** START **

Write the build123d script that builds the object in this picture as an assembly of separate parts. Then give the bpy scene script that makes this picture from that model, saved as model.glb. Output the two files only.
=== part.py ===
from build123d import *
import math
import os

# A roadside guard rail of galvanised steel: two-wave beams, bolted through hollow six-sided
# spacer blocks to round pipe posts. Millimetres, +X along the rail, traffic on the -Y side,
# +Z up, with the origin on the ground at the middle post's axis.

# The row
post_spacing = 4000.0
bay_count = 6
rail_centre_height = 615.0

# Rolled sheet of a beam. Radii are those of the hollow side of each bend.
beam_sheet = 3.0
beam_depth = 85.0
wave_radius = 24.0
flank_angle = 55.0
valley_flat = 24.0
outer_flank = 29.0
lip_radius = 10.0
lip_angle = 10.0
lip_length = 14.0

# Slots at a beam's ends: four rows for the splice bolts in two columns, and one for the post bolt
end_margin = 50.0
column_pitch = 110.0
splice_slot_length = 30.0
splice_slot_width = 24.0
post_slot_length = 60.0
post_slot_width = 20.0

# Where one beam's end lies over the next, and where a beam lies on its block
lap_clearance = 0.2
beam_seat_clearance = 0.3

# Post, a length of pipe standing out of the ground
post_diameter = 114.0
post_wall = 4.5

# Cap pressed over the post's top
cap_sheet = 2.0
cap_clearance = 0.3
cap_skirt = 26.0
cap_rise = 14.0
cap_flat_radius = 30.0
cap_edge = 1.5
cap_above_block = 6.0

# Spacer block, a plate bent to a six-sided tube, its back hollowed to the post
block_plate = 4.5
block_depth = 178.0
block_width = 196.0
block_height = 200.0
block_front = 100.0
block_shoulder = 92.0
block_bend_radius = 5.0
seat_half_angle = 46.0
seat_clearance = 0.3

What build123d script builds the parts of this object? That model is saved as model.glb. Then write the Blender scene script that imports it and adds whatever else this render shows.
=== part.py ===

** END **

## EXERCISE DIRECTIONS
From the listing above, extract all records word for word.

## TASK RESULT
Write the build123d script that builds the object in this picture as an assembly of separate parts. Then give the bpy scene script that makes this picture from that model, saved as model.glb. Output the two files only.
=== part.py ===
from build123d import *
import math
import os

# A roadside guard rail of galvanised steel: two-wave beams, bolted through hollow six-sided
# spacer blocks to round pipe posts. Millimetres, +X along the rail, traffic on the -Y side,
# +Z up, with the origin on the ground at the middle post's axis.

# The row
post_spacing = 4000.0
bay_count = 6
rail_centre_height = 615.0

# Rolled sheet of a beam. Radii are those of the hollow side of each bend.
beam_sheet = 3.0
beam_depth = 85.0
wave_radius = 24.0
flank_angle = 55.0
valley_flat = 24.0
outer_flank = 29.0
lip_radius = 10.0
lip_angle = 10.0
lip_length = 14.0

# Slots at a beam's ends: four rows for the splice bolts in two columns, and one for the post bolt
end_margin = 50.0
column_pitch = 110.0
splice_slot_length = 30.0
splice_slot_width = 24.0
post_slot_length = 60.0
post_slot_width = 20.0

# Where one beam's end lies over the next, and where a beam lies on its block
lap_clearance = 0.2
beam_seat_clearance = 0.3

# Post, a length of pipe standing out of the ground
post_diameter = 114.0
post_wall = 4.5

# Cap pressed over the post's top
cap_sheet = 2.0
cap_clearance = 0.3
cap_skirt = 26.0
cap_rise = 14.0
cap_flat_radius = 30.0
cap_edge = 1.5
cap_above_block = 6.0

# Spacer block, a plate bent to a six-sided tube, its back hollowed to the post
block_plate = 4.5
block_depth = 178.0
block_width = 196.0
block_height = 200.0
block_front = 100.0
block_shoulder = 92.0
block_bend_radius = 5.0
seat_half_angle = 46.0
seat_clearance = 0.3

What build123d script builds the parts of this object? That model is saved as model.glb. Then write the Blender scene script that imports it and adds whatever else this render shows.
=== part.py ===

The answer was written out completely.